Where to start: one process, one pilot
The most common mistake is trying to automate everything at once. The most successful path is the opposite: start with one clear process and see it through to the end. A recommended sequence:
- Pick one pain point — a process that repeats every day and frustrates the team (e.g. answering the same questions or entering invoices).
- Describe how it works now — who does what and when. Without clear logic there is nothing to automate.
- Launch a pilot — a small working version for a single process, so you see the result in practice rather than in theory.
- Measure and refine — compare how much time and how many errors you have saved.
- Only then scale up — once the pilot works and proves its worth, add the next process.
This step-by-step approach reduces risk: you invest little, quickly see whether it pays off, and only then raise the bar.
How to measure the value (ROI)
The value of AI automation is usually measured very concretely — in hours saved. The calculation is simple: how many hours a week the process used to take versus how many it takes now. Multiply the difference by the cost of an hour of work and you get the monthly value in euros.
Example: if request triage used to take 8 hours a week and after automation only 1 hour remains, you save 7 hours a week, i.e. about 28 hours a month. Alongside time, also consider the "soft" benefits:
- Speed — customers get an answer straight away, not the next day.
- Fewer errors — manual entry mistakes are expensive.
- More capacity without new hires — the team can handle a larger volume.
Tip: before you start, write down your current figures (time, number of errors).
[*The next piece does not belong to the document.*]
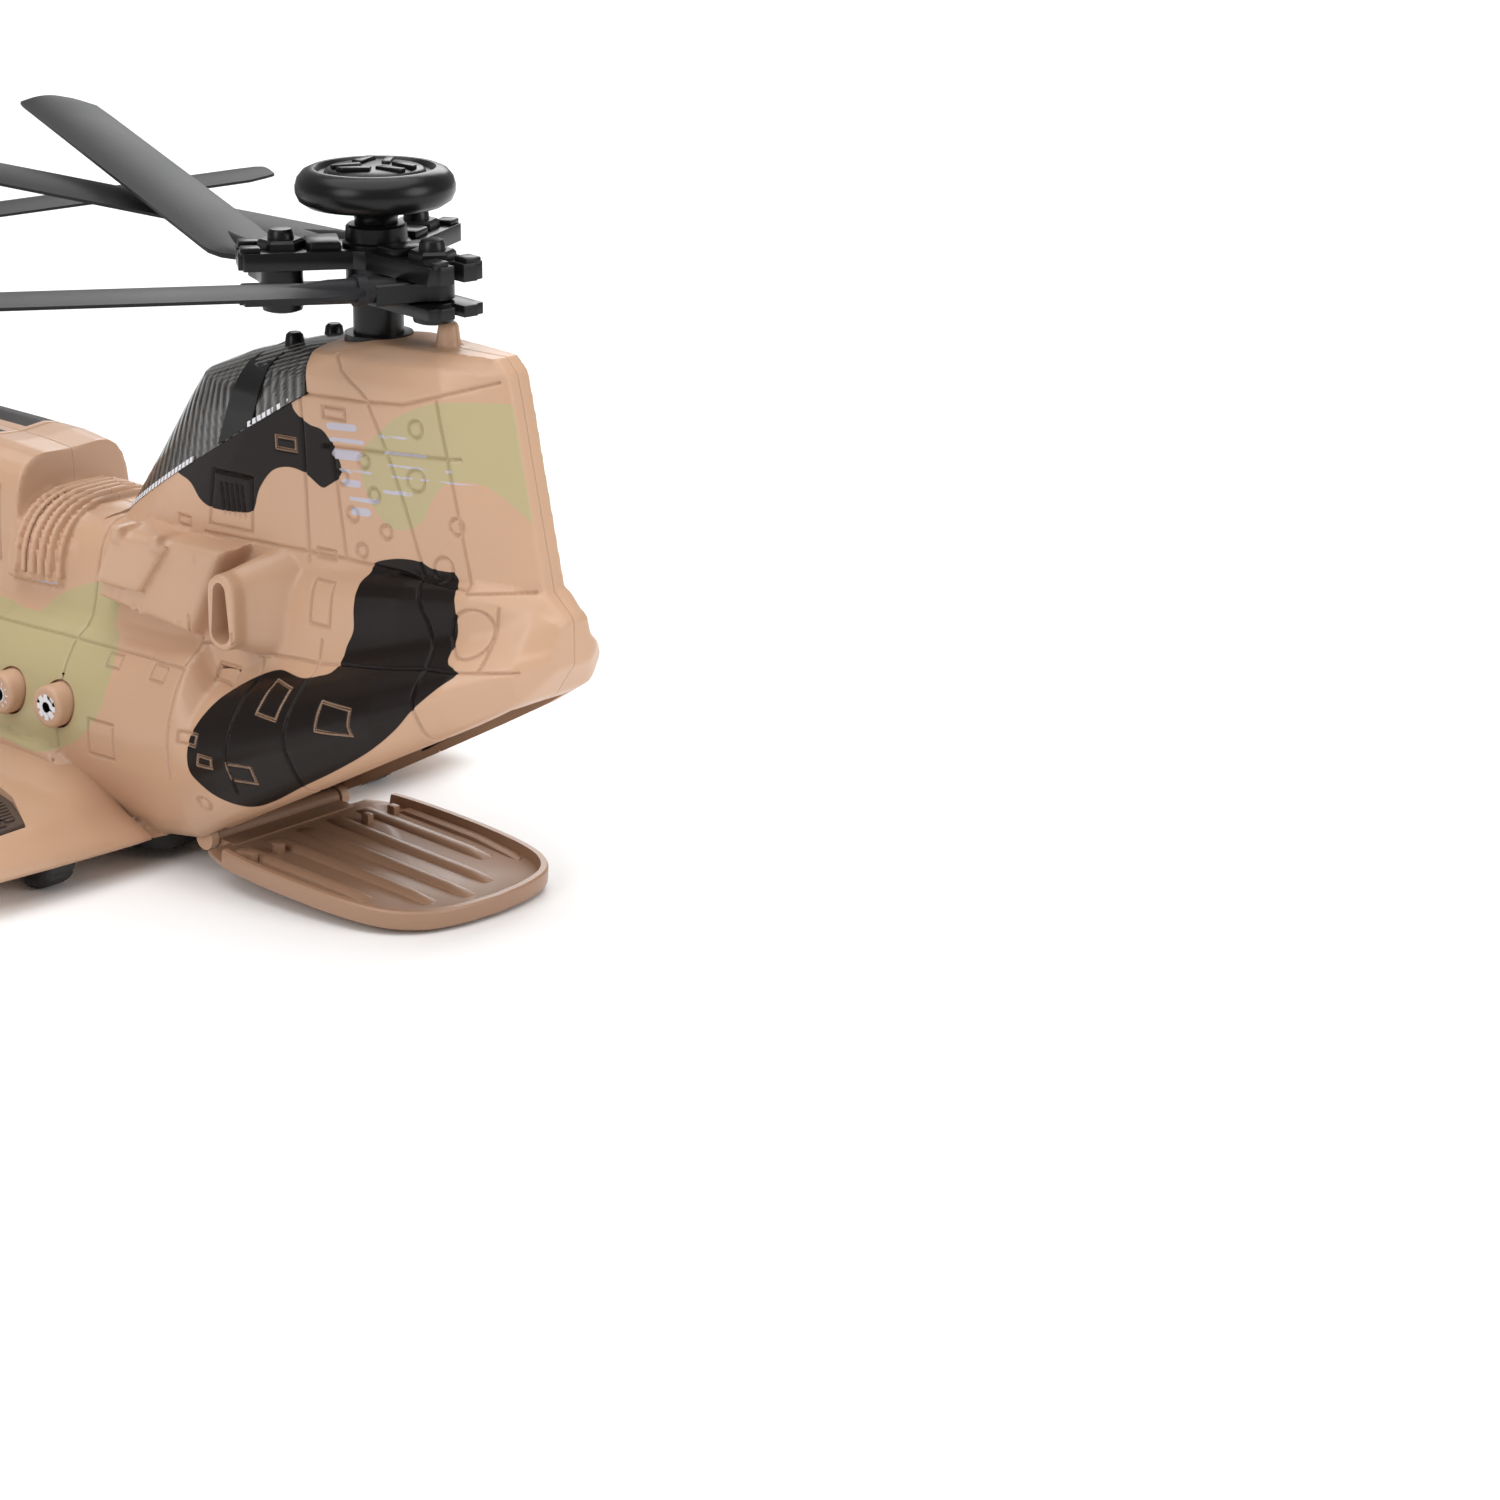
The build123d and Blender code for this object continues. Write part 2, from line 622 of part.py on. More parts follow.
    with BuildPart() as knob:
        with BuildSketch(Plane(origin=(hub_x, 0, roof_z + 4.2 - drop))):
            Circle(rod_r)
        extrude(amount=16.8)
        with BuildSketch(Plane(origin=(hub_x, 0, collar_top - 4.0 - drop))):
            Circle(neck_r)
        extrude(amount=knob_low - collar_top + 5.0)
        with BuildSketch(Plane(origin=(hub_x, 0, knob_low - drop))):
            Circle(knob_r)
        extrude(amount=8.5)
        fillet(knob.edges().filter_by(GeomType.CIRCLE).sort_by(SortBy.RADIUS)[-2:], radius=3.4)
        with BuildSketch(Plane(origin=(hub_x, 0, knob_low - drop + 8.5))):
            Circle(12.5)
            Circle(10.5, mode=Mode.SUBTRACT)
        extrude(amount=-1.2, mode=Mode.SUBTRACT)
        with BuildSketch(Plane(origin=(hub_x, 0, knob_low - drop + 8.5))):
            for turn in (0, 60, 120):
                with Locations(Location((0, 0, 0), turn)):
                    SlotOverall(17.0, 2.6)
        extrude(amount=1.0)
    save(knob.part, f"{prefix}_press_knob")

    with BuildPart() as spring:
        with BuildLine() as coil:
            Helix(pitch=3.4, height=17.0, radius=2.9, center=(hub_x, 0, shelf_z + 0.5 - drop))
        with BuildSketch(Plane(origin=coil.line @ 0, z_dir=coil.line % 0)):
            Circle(0.35)
        sweep(is_frenet=True)
    save(spring.part, f"{prefix}_knob_spring")


rotor("rear", at(0.0), 0.0, rear_blades)
rotor("front", at(mast_gap), front_drop, front_blades)

# ---------------------------------------------------------------- ramp
# local frame at rest: s runs aft from the hinge, t is up
rest = radians(ramp_rest_deg)
ramp_plane = Plane(origin=(at(hinge_ahead), 0, hinge_z), x_dir=(cos(rest), 0, -sin(rest)),
                   z_dir=(sin(rest), 0, cos(rest)))
ramp_half = 29.0
hinge_half = 19.0
rail_high = 2.4
ramp_low = -2.2
skin = 1.8


def ramp_outline():
    """Tray outline: nearly parallel sides and a blunt round tip."""
    side_points = [(5.0, ramp_half - 4.0), (14.0, ramp_half - 1.0), (30.0, ramp_half), (45.0, ramp_half - 0.4)]
    side_points += [(56.0, ramp_half - 2.0), (63.0, ramp_half - 5.0), (68.0, 18.5), (70.5, 11.0)]
    return side_points + [(ramp_length, 0.0)] + [(a, -b) for a, b in reversed(side_points)]


with BuildPart() as ramp:
    with BuildSketch(ramp_plane.offset(ramp_low)):
        with BuildLine():
            Polyline(*ramp_outline(), close=True)
        make_face()
    extrude(amount=rail_high - ramp_low)
    with BuildSketch(ramp_plane.offset(ramp_low + skin)):
        with BuildLine():
            Polyline(*ramp_outline(), close=True)
        make_face()
        offset(amount=-1.8)
    extrude(amount=10.0, mode=Mode.SUBTRACT)
    for y, length in ((-17.0, 48.0), (-8.5, 54.0), (0.0, 56.0), (8.5, 54.0), (17.0, 48.0)):
        with BuildSketch(ramp_plane.offset(ramp_low + skin)):
            with Locations((10.0 + length / 2, y)):
                Rectangle(length, 1.0)
        extrude(amount=1.0)
    with BuildSketch(ramp_plane.offset(-0.4)):
        with Locations((4.0, 0)):
            Rectangle(16.0, 2 * ramp_half)
    extrude(amount=5.0, mode=Mode.SUBTRACT)
    with BuildSketch(ramp_plane.offset(ramp_low)):
        with Locations((3.2, 0)):
            Rectangle(6.4, 2 * hinge_half - 0.4)
    extrude(amount=-ramp_low)
    with BuildSketch(sideways(hinge_ahead, 0, hinge_z)):
        Circle(2.2)
    extrude(amount=hinge_half, both=True)
    with BuildSketch(sideways(hinge_ahead, 0, hinge_z)):
        Circle(1.0 + running)
    extrude(amount=60.0, both=True, mode=Mode.SUBTRACT)
save(ramp.part, "tail_ramp")

with BuildPart() as ramp_pin:
    with BuildSketch(sideways(hinge_ahead, 0, hinge_z)):
        Circle(1.0)
    extrude(amount=21.4, both=True)
save(ramp_pin.part, "ramp_hinge_pin")

# ---------------------------------------------------------------- buttons, domes and their board
board_y = -23.9
for name, ahead in button_ahead.items():
    with BuildPart() as button:
        with BuildSketch(sideways(ahead, -34.0, button_z)):
            Circle(button_r)
        extrude(amount=6.6)
        fillet(button.edges().filter_by(GeomType.CIRCLE).sort_by(Axis.Y)[0], radius=1.0)
        with BuildSketch(sideways(ahead, -27.9, button_z)):
            Circle(6.2)
        extrude(amount=0.8)
    save(button.part, name)
    with BuildPart() as dome:
        with BuildSketch(sideways(ahead, board_y, button_z, -1)):
            Circle(3.6)
            Circle(2.8, mode=Mode.SUBTRACT)
        extrude(amount=3.1, taper=12.0)
    save(dome.part, f"{name}_dome")

with BuildPart() as button_board:
    with BuildSketch(sideways(84.0, board_y, button_z)):
        RectangleRounded(34.0, 16.0, 1.0)
    extrude(amount=1.2)
    for ahead in button_ahead.values():
        with BuildSketch(sideways(ahead, board_y, button_z, -1)):
            Circle(1.6)
        extrude(amount=0.7)
save(button_board.part, "button_board")

# ---------------------------------------------------------------- main board, speaker, lamps
board_z = 54.0
with BuildPart() as main_board:
    with BuildSketch(Plane(origin=(at(150.0), 0, board_z))):
        RectangleRounded(44.0, 24.0, 1.5)
    extrude(amount=1.2)
    with BuildSketch(Plane(origin=(at(158.0), 0, board_z + 1.2))):
        Rectangle(9.0, 9.0)
    extrude(amount=1.6)
    for i in range(3):
        with BuildSketch(Plane(origin=(at(136.0), -7.0 + 7.0 * i, board_z + 1.2))):
            Circle(2.0)
        extrude(amount=4.0)
save(main_board.part, "main_board")

with BuildPart() as speaker:
    with BuildSketch(Plane(origin=(at(192.0), 0, 53.0))):
        Circle(6.0)
    extrude(amount=3.0)
    with BuildSketch(Plane(origin=(at(192.0), 0, 56.0))):
        Circle(14.0)
    extrude(amount=3.2)
    with BuildSketch(Plane(origin=(at(192.0), 0, 59.2))):
        Circle(11.0)
    extrude(amount=-2.0, taper=30.0, mode=Mode.SUBTRACT)
save(speaker.part, "speaker")

for name, ahead, low in (("pylon_lamp", 48.0, 84.0), ("cockpit_lamp", 266.0, 46.0)):
    with BuildPart() as lamp:
        with BuildSketch(Plane(origin=(at(ahead), 0, low))):
            Circle(2.9)
        extrude(amount=1.0)
        with BuildSketch(Plane(origin=(at(ahead), 0, low + 1.0))):
            Circle(2.5)
        extrude(amount=5.5)
        fillet(lamp.edges().filter_by(GeomType.CIRCLE).sort_by(Axis.Z)[-1], radius=2.3)
    save(lamp.part, name)

# ---------------------------------------------------------------- battery compartment in the belly
cell_r = 5.8
cell_thick = 5.4
box_low = belly_z + wall + 0.2
with BuildPart() as battery_box:
    with BuildSketch(Plane(origin=(at(battery_ahead), 0, box_low))):
        Rectangle(box_long, box_wide)
    extrude(amount=box_high)
    with BuildSketch(Plane(origin=(at(battery_ahead), 0, box_low))):
        Rectangle(box_long - 2.4, box_wide - 2.4)
    extrude(amount=box_high - 1.4, mode=Mode.SUBTRACT)
save(battery_box.part, "battery_box")
with BuildPart() as cells:
    for i in range(3):
        y = (i - 1) * (cell_thick + 0.1) - cell_thick / 2
        with BuildSketch(sideways(battery_ahead, y, box_low + 7.0)):
            Circle(cell_r)
        extrude(amount=cell_thick)
save(cells.part, "button_cells")
with BuildPart() as contacts:
    for side in (-1, 1):
        with BuildSketch(sideways(battery_ahead, side * 8.6, box_low + 7.0, side)):
            Rectangle(7.0, 9.0)
        extrude(amount=0.5)
save(contacts.part, "battery_contacts")
with BuildPart() as door:
    with BuildSketch(Plane(origin=(at(battery_ahead), 0, belly_z))):
        RectangleRounded(door_long, door_wide, 1.0)
    extrude(amount=1.4)
    with BuildSketch(Plane(origin=(at(battery_ahead), box_wide / 2 + 1.8, belly_z))):
        Circle(1.2)
    extrude(amount=1.4, mode=Mode.SUBTRACT)
save(door.part, "battery_door")
with BuildPart() as door_screw:
    with BuildSketch(Plane(origin=(at(battery_ahead), box_wide / 2 + 1.8, belly_z - 0.9))):
        Circle(2.0)
    extrude(amount=0.9)
    with BuildSketch(Plane(origin=(at(battery_ahead), box_wide / 2 + 1.8, belly_z))):
        Circle(0.9)
    extrude(amount=6.0)
save(door_screw.part, "battery_door_screw")

# rubber foot under the belly
with BuildPart() as foot:
    with BuildSketch(Plane(origin=(at(58.7), -16.5, 2.6))):
        Circle(8.5)
    extrude(amount=belly_z - 2.6)
    with BuildSketch(Plane(origin=(at(58.7), 16.5, 2.6))):
        Circle(8.5)
    extrude(amount=belly_z - 2.6)
save(foot.part, "belly_pads")
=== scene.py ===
import bpy
import bmesh
import math
import numpy as np
from mathutils import Vector, Matrix
from mathutils.bvhtree import BVHTree
from mathutils.kdtree import KDTree


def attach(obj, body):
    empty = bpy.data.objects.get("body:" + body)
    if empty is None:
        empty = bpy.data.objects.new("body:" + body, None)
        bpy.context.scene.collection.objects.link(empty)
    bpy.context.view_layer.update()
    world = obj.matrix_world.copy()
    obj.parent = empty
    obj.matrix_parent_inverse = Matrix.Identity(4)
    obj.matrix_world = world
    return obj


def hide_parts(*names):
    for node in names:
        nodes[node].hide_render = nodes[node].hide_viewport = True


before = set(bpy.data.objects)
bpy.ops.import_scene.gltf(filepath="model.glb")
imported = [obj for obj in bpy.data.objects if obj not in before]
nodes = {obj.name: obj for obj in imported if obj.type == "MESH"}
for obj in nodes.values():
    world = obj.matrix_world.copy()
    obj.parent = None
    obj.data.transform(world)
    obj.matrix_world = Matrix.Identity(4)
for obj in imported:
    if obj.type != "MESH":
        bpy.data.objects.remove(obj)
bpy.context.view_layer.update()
scene = bpy.context.scene
mm = 0.001
rearMastX = 126.0  # rear mast in the frame, mm
mastGap = 234.4  # between the two masts
frontDrop = 28.3  # the front rotor stands this much lower
hingeAhead = 38.0  # ramp hinge
print("frame loaded:", len(nodes), "nodes")


def place(ahead):
    return rearMastX - ahead  # the nose points to -X


studio = {
    "lens": 108.0,
    "stand": (807.2, -674.1, 329.0),
    "look": (-0.6201, 0.7260, -0.2974),
    "floorShade": 0.93,
    "worldStrength": 0.32,
    "lamps": (  # name, place, size, watts
        ("topLight", (0.0, -0.1, 2.2), 3.4, 62.0),
        ("keyLight", (0.1, -1.7, 1.0), 1.1, 11.0),
        ("rimLight", (1.5, 0.5, 0.7), 0.9, 8.0),
        ("backLight", (-0.9, 1.4, 0.9), 1.0, 8.0),
    ),
}


def makeStudio():
    cam = bpy.data.objects.new("camera", bpy.data.cameras.new("camera"))
    scene.collection.objects.link(cam)
    cam.location = Vector(studio["stand"]) * mm
    cam.rotation_euler = Vector(studio["look"]).to_track_quat("-Z", "Y").to_euler()
    cam.data.lens = studio["lens"]
    cam.data.sensor_width = 36.0
    cam.data.clip_start = 0.01
    scene.camera = cam
    for name, spot, size, power in studio["lamps"]:
        lamp = bpy.data.objects.new(name, bpy.data.lights.new(name, "AREA"))
        lamp.data.shape = "DISK"
        lamp.data.size = size
        lamp.data.energy = power
        lamp.location = spot
        lamp.rotation_euler = (Vector((0.02, 0, 0.06)) - Vector(spot)).to_track_quat("-Z", "Y").to_euler()
        scene.collection.objects.link(lamp)
    world = bpy.data.worlds.new("studio")
    scene.world = world
    world.use_nodes = True
    backdrop = world.node_tree.nodes["Background"]
    backdrop.inputs["Color"].default_value = (1.0, 1.0, 1.0, 1.0)
    backdrop.inputs["Strength"].default_value = studio["worldStrength"]
    bpy.ops.mesh.primitive_plane_add(size=14.0, location=(0, 0, -0.0002))
    floor = bpy.context.object
    floor.name = "floor"
    paper = bpy.data.materials.new("paperFloor")
    paper.use_nodes = True
    bsdf = paper.node_tree.nodes["Principled BSDF"]
    shade = studio["floorShade"]
    bsdf.inputs["Base Color"].default_value = (shade, shade, shade, 1.0)
    bsdf.inputs["Roughness"].default_value = 0.7
    floor.data.materials.append(paper)
    scene.view_settings.view_transform = "Standard"


makeStudio()
print("studio ready")


def newMaterial(name, rough, color=(0.8, 0.8, 0.8), coat=0.0):
    mat = bpy.data.materials.new(name)
    mat.use_nodes = True
    bsdf = mat.node_tree.nodes["Principled BSDF"]
    bsdf.inputs["Base Color"].default_value = (*color, 1.0)
    bsdf.inputs["Roughness"].default_value = rough
    bsdf.inputs["Coat Weight"].default_value = coat
    bsdf.inputs["Coat Roughness"].default_value = 0.3
    return mat, mat.node_tree, bsdf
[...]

Without a "before" snapshot there will be nothing to compare the "after" against.
What drives the price
There are no fixed prices for AI automation, and there cannot be — needs vary too much. The same "chatbot" can be a simple FAQ responder or a sophisticated assistant connected to several systems. The final price is shaped most of all by:
- Process complexity — one clear rule versus many branches and exceptions.
- Number of integrations — how many systems need to be connected (email, CRM, online shop, accounting).
- State of the data — whether the data is tidy or needs to be cleaned up first.
- Volume — how many enquiries or documents are processed per month.
- Maintenance — a one-off solution versus one that is continuously improved and maintained.
On top of the build, there are often monthly costs for the AI tools used (depending on volume). That is why the exact figure is always set on a case-by-case basis — tell us which process you would like to automate and we will prepare a specific proposal. Get in touch and we will discuss your case.
Security and GDPR
When AI handles your data or your customers' data, security is not optional. In brief, here is what to keep an eye on in 2026:
- Personal data — processed in line with GDPR; only what is genuinely needed is collected.
- Where the data is stored — it is worth choosing solutions that do not share your data for model training.
- Access control — who can access what.
- Human oversight — an approval step is kept for important decisions.
If your team lacks confidence working with AI, AI training can help — it teaches people to use the tools safely and effectively in their day-to-day work.